Two Things You Can Do To Avoid Being Blindsided By Contaminated Drinking Water


Water Faucets

It’s a sad state of the times when it takes a crisis, compromised health and sometimes death to reveal what we thought was a contained event is effect a wide spread crisis

The Flint Michigan water crisis put the whole country on red alert. It also got a lot of eyes looking at water systems across the nation.

Seek and ye shall find. – Mathew 7:7

Eighteen million Americans live in communities where the water systems are in violation of the law. Moreover, the federal agency in charge of making sure those systems are safe not only knows the issues exist, but it’s done very little to stop them, according to a new report and information provided to CNN by multiple sources and water experts. [SOURCE]

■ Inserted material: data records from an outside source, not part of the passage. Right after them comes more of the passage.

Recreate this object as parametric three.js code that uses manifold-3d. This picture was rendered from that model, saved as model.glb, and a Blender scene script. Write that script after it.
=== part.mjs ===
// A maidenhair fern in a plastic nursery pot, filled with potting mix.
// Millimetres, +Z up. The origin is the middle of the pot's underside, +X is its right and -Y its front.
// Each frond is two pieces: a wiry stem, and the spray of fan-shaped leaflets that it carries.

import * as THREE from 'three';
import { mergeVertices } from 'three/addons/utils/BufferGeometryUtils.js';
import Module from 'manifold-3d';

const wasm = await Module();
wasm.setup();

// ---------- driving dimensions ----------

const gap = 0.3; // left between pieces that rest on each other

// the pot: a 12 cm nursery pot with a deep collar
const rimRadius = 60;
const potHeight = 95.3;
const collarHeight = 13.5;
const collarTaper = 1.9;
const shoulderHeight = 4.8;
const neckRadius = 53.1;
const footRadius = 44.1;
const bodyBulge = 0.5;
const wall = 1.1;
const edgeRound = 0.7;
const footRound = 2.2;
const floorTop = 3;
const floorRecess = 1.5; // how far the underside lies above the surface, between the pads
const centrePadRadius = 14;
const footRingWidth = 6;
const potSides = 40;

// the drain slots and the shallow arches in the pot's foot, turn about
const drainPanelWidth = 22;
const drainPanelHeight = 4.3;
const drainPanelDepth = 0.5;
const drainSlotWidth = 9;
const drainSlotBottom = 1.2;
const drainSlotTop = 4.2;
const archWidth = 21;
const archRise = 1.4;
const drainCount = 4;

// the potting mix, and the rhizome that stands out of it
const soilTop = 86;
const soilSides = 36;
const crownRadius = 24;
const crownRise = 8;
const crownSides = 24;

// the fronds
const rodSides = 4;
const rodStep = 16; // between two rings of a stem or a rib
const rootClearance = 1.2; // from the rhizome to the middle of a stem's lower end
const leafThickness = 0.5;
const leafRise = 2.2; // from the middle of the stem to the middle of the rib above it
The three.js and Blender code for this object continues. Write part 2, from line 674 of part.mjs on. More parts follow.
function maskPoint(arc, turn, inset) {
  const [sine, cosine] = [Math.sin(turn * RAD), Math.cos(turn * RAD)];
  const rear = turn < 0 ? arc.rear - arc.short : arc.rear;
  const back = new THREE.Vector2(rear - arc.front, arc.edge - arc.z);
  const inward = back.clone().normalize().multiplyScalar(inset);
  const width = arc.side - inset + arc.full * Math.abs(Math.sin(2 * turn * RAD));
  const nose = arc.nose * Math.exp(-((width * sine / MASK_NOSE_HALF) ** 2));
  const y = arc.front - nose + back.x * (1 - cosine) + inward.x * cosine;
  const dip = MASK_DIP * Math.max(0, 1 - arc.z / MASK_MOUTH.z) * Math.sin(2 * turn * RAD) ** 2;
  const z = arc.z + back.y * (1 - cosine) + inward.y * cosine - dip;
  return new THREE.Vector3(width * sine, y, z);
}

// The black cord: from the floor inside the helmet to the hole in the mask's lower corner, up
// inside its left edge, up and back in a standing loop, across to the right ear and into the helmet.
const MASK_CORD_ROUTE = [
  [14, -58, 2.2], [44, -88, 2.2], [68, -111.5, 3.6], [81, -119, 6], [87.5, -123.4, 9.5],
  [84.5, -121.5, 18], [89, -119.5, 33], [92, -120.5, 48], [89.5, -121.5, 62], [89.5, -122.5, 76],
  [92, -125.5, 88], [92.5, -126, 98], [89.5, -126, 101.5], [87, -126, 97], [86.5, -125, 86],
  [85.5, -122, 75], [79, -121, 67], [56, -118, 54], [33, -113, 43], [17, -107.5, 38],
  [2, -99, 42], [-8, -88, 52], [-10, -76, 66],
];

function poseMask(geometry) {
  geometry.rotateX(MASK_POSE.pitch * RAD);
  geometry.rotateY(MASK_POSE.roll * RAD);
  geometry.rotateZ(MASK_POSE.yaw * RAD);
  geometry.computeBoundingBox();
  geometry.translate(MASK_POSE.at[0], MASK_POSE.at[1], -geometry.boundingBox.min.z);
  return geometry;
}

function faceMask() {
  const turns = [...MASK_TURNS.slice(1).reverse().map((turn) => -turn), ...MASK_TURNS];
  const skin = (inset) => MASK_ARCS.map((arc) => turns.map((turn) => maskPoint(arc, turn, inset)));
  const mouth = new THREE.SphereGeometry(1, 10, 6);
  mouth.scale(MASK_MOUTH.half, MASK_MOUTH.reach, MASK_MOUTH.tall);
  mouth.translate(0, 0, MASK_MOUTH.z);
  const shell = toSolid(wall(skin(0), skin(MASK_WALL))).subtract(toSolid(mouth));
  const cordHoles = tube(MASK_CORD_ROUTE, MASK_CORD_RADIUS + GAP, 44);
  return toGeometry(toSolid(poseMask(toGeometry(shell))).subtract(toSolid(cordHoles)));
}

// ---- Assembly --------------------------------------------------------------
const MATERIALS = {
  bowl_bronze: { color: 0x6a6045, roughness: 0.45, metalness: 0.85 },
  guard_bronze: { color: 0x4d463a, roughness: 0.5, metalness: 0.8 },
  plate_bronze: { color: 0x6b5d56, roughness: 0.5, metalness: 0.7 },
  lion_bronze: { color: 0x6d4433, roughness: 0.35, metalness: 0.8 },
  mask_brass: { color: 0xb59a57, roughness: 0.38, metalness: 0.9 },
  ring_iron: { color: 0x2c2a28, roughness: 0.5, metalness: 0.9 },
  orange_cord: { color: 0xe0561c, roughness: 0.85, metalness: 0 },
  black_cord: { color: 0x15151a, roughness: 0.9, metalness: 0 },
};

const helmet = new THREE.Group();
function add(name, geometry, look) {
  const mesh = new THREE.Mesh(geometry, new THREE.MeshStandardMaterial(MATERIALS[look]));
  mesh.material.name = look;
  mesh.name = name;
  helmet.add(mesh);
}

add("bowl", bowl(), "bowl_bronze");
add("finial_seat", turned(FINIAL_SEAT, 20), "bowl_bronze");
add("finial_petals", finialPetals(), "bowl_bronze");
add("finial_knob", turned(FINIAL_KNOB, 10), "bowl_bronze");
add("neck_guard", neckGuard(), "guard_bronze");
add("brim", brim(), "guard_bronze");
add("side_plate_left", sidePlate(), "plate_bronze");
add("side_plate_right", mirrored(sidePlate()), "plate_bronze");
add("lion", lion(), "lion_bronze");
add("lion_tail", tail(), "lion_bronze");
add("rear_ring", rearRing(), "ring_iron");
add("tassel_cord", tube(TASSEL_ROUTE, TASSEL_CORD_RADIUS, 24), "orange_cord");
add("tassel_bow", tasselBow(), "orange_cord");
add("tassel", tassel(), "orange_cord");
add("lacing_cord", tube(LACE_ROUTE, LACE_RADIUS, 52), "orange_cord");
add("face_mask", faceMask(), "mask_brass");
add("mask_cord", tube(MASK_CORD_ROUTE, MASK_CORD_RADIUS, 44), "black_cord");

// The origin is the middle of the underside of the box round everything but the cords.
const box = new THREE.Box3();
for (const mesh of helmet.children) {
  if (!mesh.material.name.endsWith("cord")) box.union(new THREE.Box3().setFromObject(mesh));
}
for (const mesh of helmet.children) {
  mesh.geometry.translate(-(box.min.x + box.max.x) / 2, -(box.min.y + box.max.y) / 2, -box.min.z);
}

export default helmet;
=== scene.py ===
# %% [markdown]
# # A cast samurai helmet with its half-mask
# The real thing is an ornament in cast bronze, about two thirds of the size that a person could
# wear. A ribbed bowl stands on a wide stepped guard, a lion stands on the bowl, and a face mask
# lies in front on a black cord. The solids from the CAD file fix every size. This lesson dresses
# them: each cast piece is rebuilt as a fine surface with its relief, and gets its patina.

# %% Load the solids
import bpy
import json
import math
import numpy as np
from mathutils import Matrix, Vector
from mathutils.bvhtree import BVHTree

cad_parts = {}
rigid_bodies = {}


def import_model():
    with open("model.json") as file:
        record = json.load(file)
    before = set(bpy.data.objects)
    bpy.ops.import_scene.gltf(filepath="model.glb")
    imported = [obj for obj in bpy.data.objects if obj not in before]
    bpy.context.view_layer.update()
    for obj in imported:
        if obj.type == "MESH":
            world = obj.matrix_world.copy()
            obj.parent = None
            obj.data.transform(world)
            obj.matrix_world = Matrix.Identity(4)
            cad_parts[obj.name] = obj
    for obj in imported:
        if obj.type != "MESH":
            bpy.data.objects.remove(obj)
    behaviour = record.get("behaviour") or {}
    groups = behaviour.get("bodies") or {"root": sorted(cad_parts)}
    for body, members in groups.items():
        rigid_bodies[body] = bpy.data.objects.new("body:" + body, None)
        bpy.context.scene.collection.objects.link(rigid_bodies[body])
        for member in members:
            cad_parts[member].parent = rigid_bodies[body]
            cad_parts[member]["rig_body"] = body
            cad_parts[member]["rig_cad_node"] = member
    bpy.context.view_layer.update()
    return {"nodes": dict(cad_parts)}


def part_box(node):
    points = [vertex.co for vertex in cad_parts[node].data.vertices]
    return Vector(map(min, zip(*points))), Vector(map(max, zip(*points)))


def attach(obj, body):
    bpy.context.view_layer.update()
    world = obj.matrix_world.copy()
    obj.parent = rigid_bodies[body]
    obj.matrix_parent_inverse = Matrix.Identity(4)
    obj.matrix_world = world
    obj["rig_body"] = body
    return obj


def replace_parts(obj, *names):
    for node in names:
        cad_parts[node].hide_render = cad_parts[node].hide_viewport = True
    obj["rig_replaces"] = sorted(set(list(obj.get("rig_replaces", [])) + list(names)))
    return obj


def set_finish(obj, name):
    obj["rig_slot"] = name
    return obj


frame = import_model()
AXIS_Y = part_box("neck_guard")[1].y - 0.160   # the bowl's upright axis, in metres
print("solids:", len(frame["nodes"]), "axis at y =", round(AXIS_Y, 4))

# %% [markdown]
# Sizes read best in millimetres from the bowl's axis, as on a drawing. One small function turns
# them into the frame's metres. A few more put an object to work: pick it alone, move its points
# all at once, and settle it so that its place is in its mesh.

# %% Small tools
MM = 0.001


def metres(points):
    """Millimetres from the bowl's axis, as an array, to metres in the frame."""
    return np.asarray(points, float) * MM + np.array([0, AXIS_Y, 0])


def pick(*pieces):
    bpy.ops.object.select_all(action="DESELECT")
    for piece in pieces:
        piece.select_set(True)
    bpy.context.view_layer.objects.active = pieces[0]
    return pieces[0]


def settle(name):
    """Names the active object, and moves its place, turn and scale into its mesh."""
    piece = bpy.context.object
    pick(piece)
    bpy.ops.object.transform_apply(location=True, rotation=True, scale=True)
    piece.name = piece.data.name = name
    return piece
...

The eighteen million Americans that are at risk to bad water receive their water from one or more of  5,300 water systems in America are in violation of the EPA’s lead and copper rule.

Sip in this (pun intended) – the EPA knows these bad water systems exist.

Some of the known violations like failure to properly test water for lead, failure to report contamination to residents, and failure to treat water properly to avoid lead contamination have gone mostly unpunished by the EPA. An NRDC report revealed states took action in 817 cases; the EPA took action in just 88 cases, according to NRDC’s report.

This information supports notions that there are more contaminated water systems among us that we don’t know about.

If the EPA can’t or won’t protect us we have to protect ourselves.

What can you do to insure you’re not being poisioned by your faucet or showerhead?

The only way you can be sure your water is potable is to have it tested yourself. Obtain a clean water sample (using containers supplied by testing firms) from your own tap and have it tested. The cost should run somewhere in trhe neighborhood of $35.

Next step is to go the website of your local water utility. Every utility is required to test water to meet standards under the Federal Clean Water Act, and to post those test results annually.

There is no central database to go to for all municipalities, which makes it all the more important to check with your local water provider.

The reality of it all is our personal curiosity ,ambition, and concerns for our own safety should me motivation enough to know where your water comes from and if it’s safe for us.[SOURCE]

One thought on “Two Things You Can Do To Avoid Being Blindsided By Contaminated Drinking Water

  1. Well, with trains derailing crude oil everywhere and with fracking taking place and poisoning ground water as well, is it any wonder this is happening? The EPA has been effectively, neutered; rendered, null and void. So, don’t look to the EPA for help, even though we are supposed to. Lip service is all they’re about. I have had my water tested and it is full of gook. There is even radium in it and they tell me that ‘radium’ is now commonplace in drinking water. It kills people and is commonplace, now how ‘sick’ is that, it is as sick as we are going to be.

    Thank you for posting this. It is great that you are trying to make people aware of the fact that their water is not so, dare I say, “Pure?”